From then on, our days were filled with firsts. First words, first steps, first bingo dobber painting, first day of school. First friend, first hurt feeling, first tooth, first dance recital, first cartwheel and first ride without training wheels.

You were little, you were growing and you were brave. You inspired me. And now, you are not so little anymore. You've outgrown your car seat and you read on your own. You wear deodorant, are looking at prom dresses and shave your legs, for God's sake.

When you were an infant, I counted your age by days, weeks and months. Today, I am not counting by days, weeks or months or measuring your progress by firsts. It's more recent events I remember: you putting your nervousness aside and stepping up to the block at a swim meet; wrestling with the neighbor boys who absolutely adore you; walking confidently into the middle school each day, recognizing yet not being ruled by lunchroom and girl drama; your self-challenge to  be fearless; and the friendships you are developing.

I know there are times when I drive you crazy or push when all you want is space.
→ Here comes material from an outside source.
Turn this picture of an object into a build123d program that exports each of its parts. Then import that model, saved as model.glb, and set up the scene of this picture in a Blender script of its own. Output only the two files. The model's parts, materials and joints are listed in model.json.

You didn't come with a guidebook and hey, that's what mothers do. Through it all, never doubt my love for you. I am your biggest cheerleader.

Continue to trust yourself and your choices. Keep wondering, creating and always know that you are important. You are strong and capable.

I am so proud of you and love that you are my daughter.


There's more but the rest is between me and my girl. I've learned so much from her and from the day to day joy of being her mom. Do you have a daughter? What do you want to be sure she knows as she grows up?